У меня есть два факта — это то, что Галина Глебовна и Лунина пришли объясниться к моей жене и что Лазарь Иванович пришел плакать в жилет совершенно постороннему человеку — доктору Белохлебову, — и есть содержание этих фактов. Оценку этим фактам и их содержанию должен дать суд.
Я должен говорить о содержании фактов.
1) Лев Семенович Гольдиндах передавал, что я недостойно отозвался о жене Лазаря Ивановича — Галине Глебовне и что я говорил о связи с ней. — Да. Помнится, что говорил. Да, у меня была связь с Галиной Глебовной, и есть сему доказательство, хоть она и отрицает факт. Да, я позорно вел себя, сказав об этом.
2) Жена передала мне, что я сообщил Лазарю Ивановичу, будто я целовался с Луниной и Розой Карловной; доктор Белохлебов передал мне, что я сообщил Лазарю Ивановичу, будто я целовался с Розой Карловной и изнасиловал Лунину. И это неправда, потому что я не говорил этого Лазарю Ивановичу. У меня не было даже с ним разговора о Луниной, но был разговор о Розе Карловне. Я колеблюсь, передать ли его или нет, но, кажется, должен. В пятницу тринадцатого утром я заходил к Лазарю Ивановичу, мы вместе были у часового мастера и затем шли: он — в воинскую комиссию призываться, я — в амбулаторию. С Лазарем у меня установился тон вести порнографические разговоры, я точно не помню, как разговор пришел к Розе Карловне, кажется, со спектакля (от которого до этого я отказался), к тому, что мы вместе приходили и вместе возвращались с репетиции, — и Лазарь Иванович советовал мне поухаживать за Розой Карловной, я упомянул о муже ее Льве Семеновиче. Лазарь нашел это неважным, — и — да — я пустился в философию о еврейках и жидовках. И это все. Я колебался передать этот разговор, потому что я совершенно бездоказателен, и поэтому пользуюсь оружием Лазаря Ивановича.
3) Лазарь Иванович говорил, что я не уважаю женщин. — Очень возможно, должно быть, это так. Должно быть, я и говорил ему, что всякую женщину можно заставить отдаться: главным образом так говорил о женщинах с Лазарем Ивановичем, ибо, как сказал уже, мы с ним вели только порнографические разговоры.
4) Стихи в альбом к Варе и письмо ко Гликерии Михайловне будут функционировать на суде, суд увидит, что на меня клевещут.

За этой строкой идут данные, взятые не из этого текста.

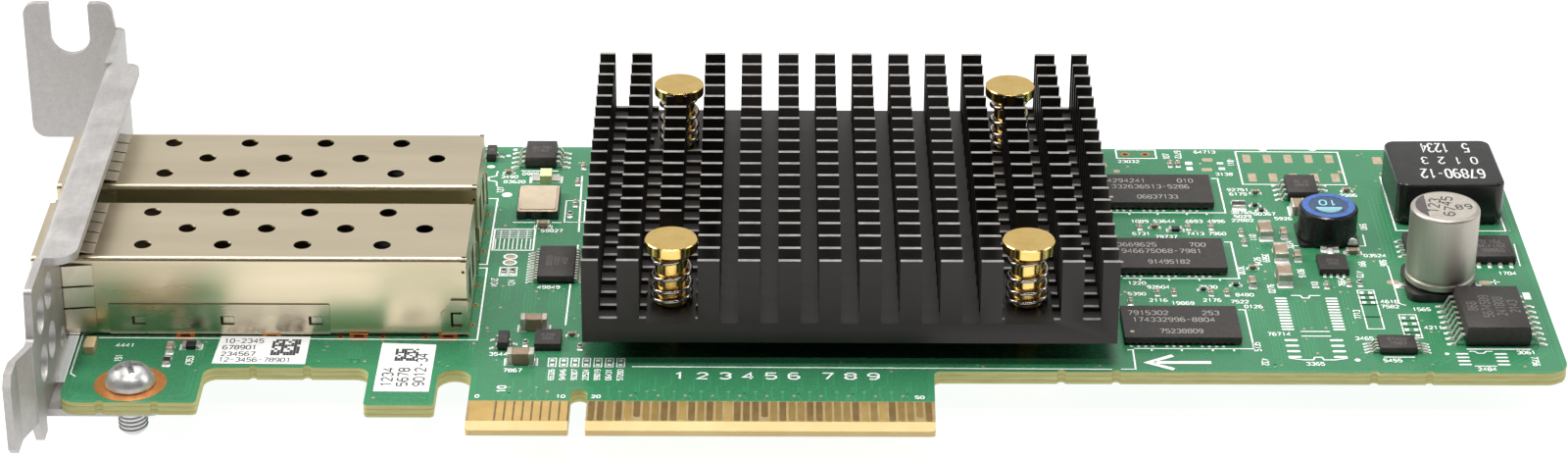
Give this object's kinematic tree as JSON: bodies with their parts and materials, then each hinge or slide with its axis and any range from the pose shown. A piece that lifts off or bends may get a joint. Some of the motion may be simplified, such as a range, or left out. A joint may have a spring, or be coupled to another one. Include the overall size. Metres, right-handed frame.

Я сказал все так, как я знаю. Ту вину, что я принял на себя, — пусть осудит суд. Самый тяжелый для меня пункт второй, ибо это — клевета. Передо мной два варианта: в первом исходную роль играет: спектакль, во втором — возмущение Лазаря Ивановича; в первом я целовался с Луниной, во втором я ее изнасиловал; в первом я подрывал семейные устои письмом в Березняки, — во втором — адресатка нашла во мне что-то хорошее, — третьим же вариантом будет подлинник письма.